• [What is asked]: Copy every line, leaving nothing out and adding nothing.

---

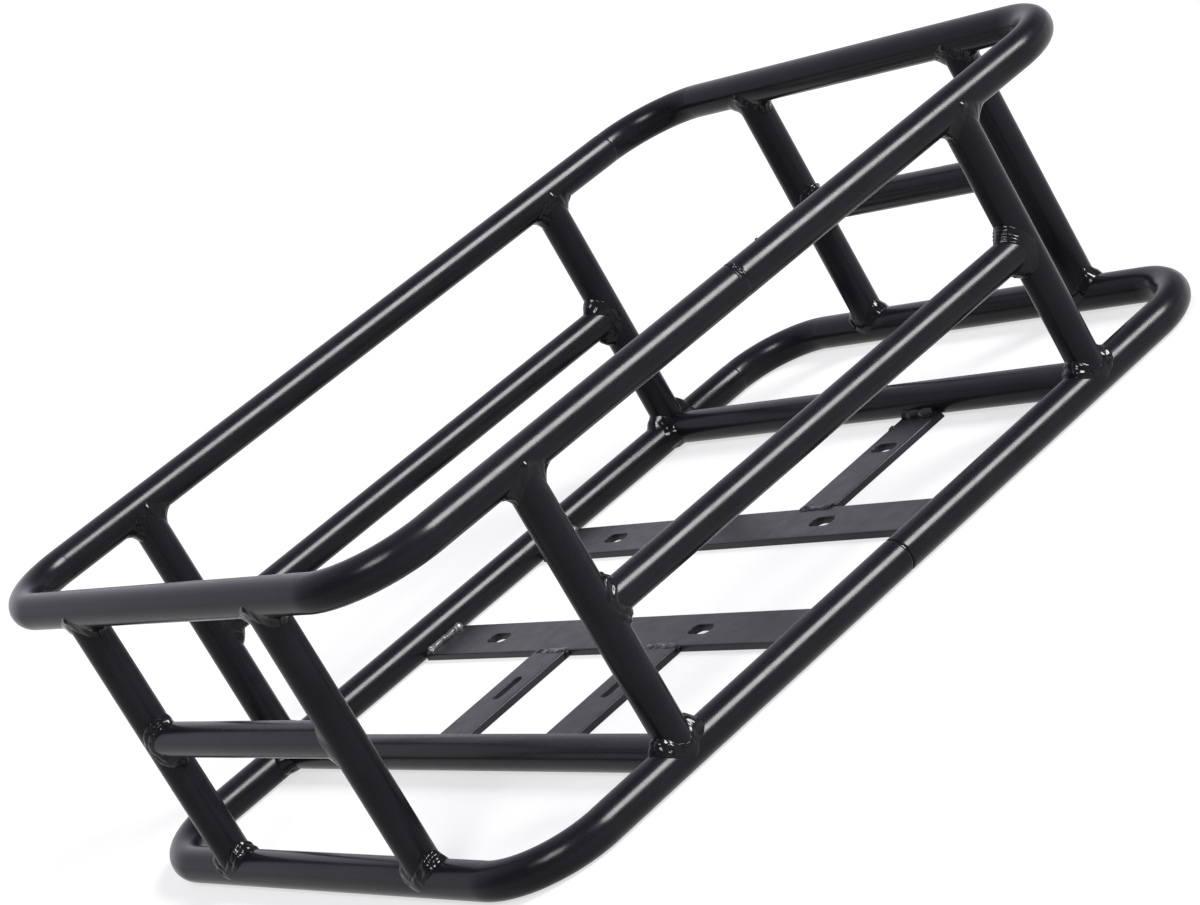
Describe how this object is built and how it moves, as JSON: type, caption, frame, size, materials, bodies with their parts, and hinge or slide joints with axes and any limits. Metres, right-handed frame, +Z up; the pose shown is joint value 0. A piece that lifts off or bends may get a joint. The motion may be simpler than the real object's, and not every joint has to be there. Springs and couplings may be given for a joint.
{
  "type": "bicycle rack cargo basket",
  "caption": "Open rectangular cargo basket of welded black steel tube, with slotted flat floor straps for bolting it onto a bicycle luggage rack.",
  "frame": {"origin": "centre of the outline, at the height of the surface that the basket stands on", "axes": "+Z up, +Y along the length towards the end whose floor straps have crosswise slots, +X across"},
  "size_m": [0.318, 0.452, 0.15],
  "materials": {
    "ring_tube": "satin",
    "frame_tube": "satin",
    "floor_strap": "satin",
    "weld": "gloss"
  },
  "bodies": {
    "root": {"top_ring": "ring_tube", "bottom_ring": "ring_tube", "post_left_front": "frame_tube", "post_left_rear": "frame_tube", "post_right_front": "frame_tube", "post_right_rear": "frame_tube", "post_front_left": "frame_tube", "post_front_right": "frame_tube", "post_rear_left": "frame_tube", "post_rear_right": "frame_tube", "side_rail_left": "frame_tube", "side_rail_right": "frame_tube", "side_rail_front": "frame_tube", "side_rail_rear": "frame_tube", "cross_tube_front": "frame_tube", "cross_tube_rear": "frame_tube", "cross_strap_front": "floor_strap", "cross_strap_rear": "floor_strap", "long_strap_front_left": "floor_strap", "long_strap_front_right": "floor_strap", "long_strap_rear_left": "floor_strap", "long_strap_rear_right": "floor_strap", "weld_top_seam": "weld", "weld_bottom_seam": "weld", "welds_posts_top": "weld", "welds_posts_bottom": "weld", "welds_side_rails": "weld", "welds_cross_tubes": "weld", "welds_cross_straps": "weld", "welds_long_straps": "weld"}
  },
  "joints": []
}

---

• [Exercise output]:
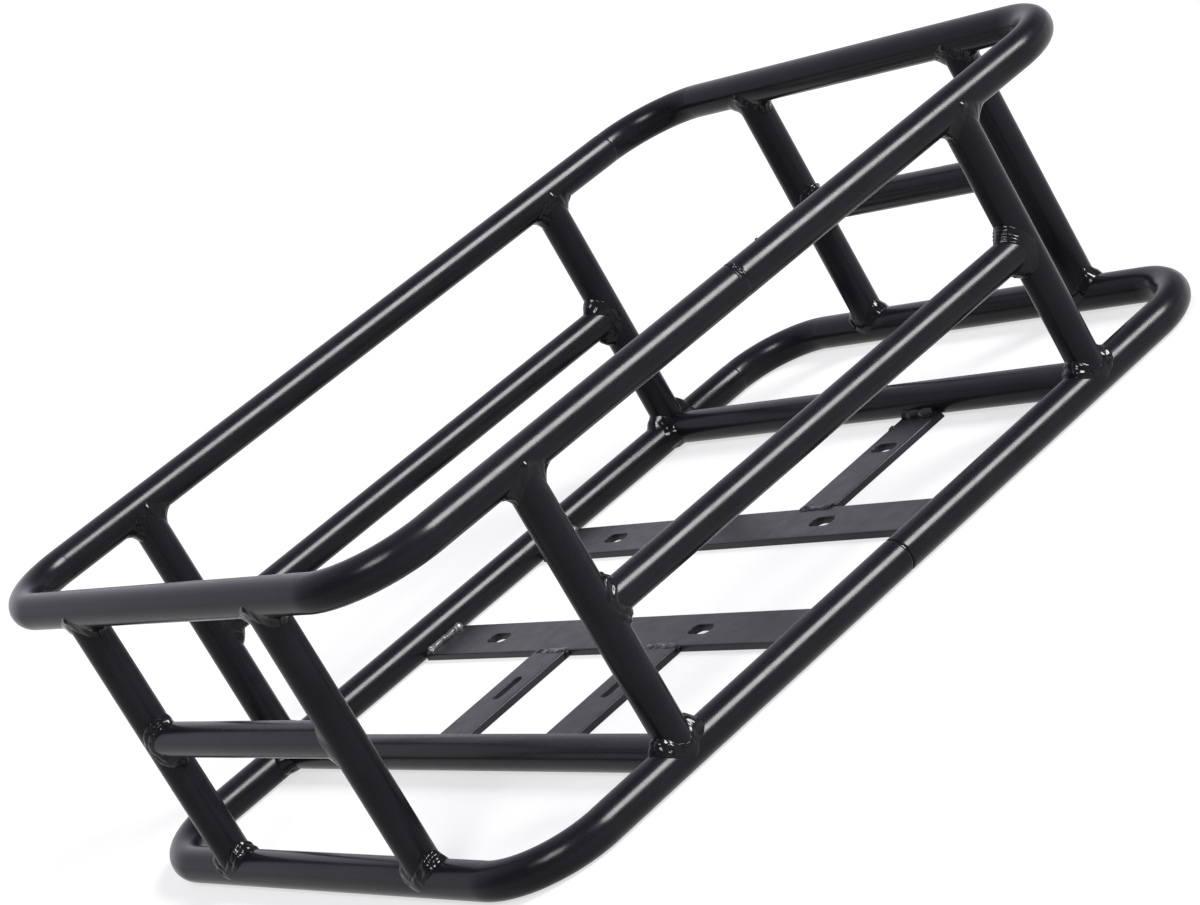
Describe how this object is built and how it moves, as JSON: type, caption, frame, size, materials, bodies with their parts, and hinge or slide joints with axes and any limits. Metres, right-handed frame, +Z up; the pose shown is joint value 0. A piece that lifts off or bends may get a joint. The motion may be simpler than the real object's, and not every joint has to be there. Springs and couplings may be given for a joint.
{
  "type": "bicycle rack cargo basket",
  "caption": "Open rectangular cargo basket of welded black steel tube, with slotted flat floor straps for bolting it onto a bicycle luggage rack.",
  "frame": {"origin": "centre of the outline, at the height of the surface that the basket stands on", "axes": "+Z up, +Y along the length towards the end whose floor straps have crosswise slots, +X across"},
  "size_m": [0.318, 0.452, 0.15],
  "materials": {
    "ring_tube": "satin",
    "frame_tube": "satin",
    "floor_strap": "satin",
    "weld": "gloss"
  },
  "bodies": {
    "root": {"top_ring": "ring_tube", "bottom_ring": "ring_tube", "post_left_front": "frame_tube", "post_left_rear": "frame_tube", "post_right_front": "frame_tube", "post_right_rear": "frame_tube", "post_front_left": "frame_tube", "post_front_right": "frame_tube", "post_rear_left": "frame_tube", "post_rear_right": "frame_tube", "side_rail_left": "frame_tube", "side_rail_right": "frame_tube", "side_rail_front": "frame_tube", "side_rail_rear": "frame_tube", "cross_tube_front": "frame_tube", "cross_tube_rear": "frame_tube", "cross_strap_front": "floor_strap", "cross_strap_rear": "floor_strap", "long_strap_front_left": "floor_strap", "long_strap_front_right": "floor_strap", "long_strap_rear_left": "floor_strap", "long_strap_rear_right": "floor_strap", "weld_top_seam": "weld", "weld_bottom_seam": "weld", "welds_posts_top": "weld", "welds_posts_bottom": "weld", "welds_side_rails": "weld", "welds_cross_tubes": "weld", "welds_cross_straps": "weld", "welds_long_straps": "weld"}
  },
  "joints": []
}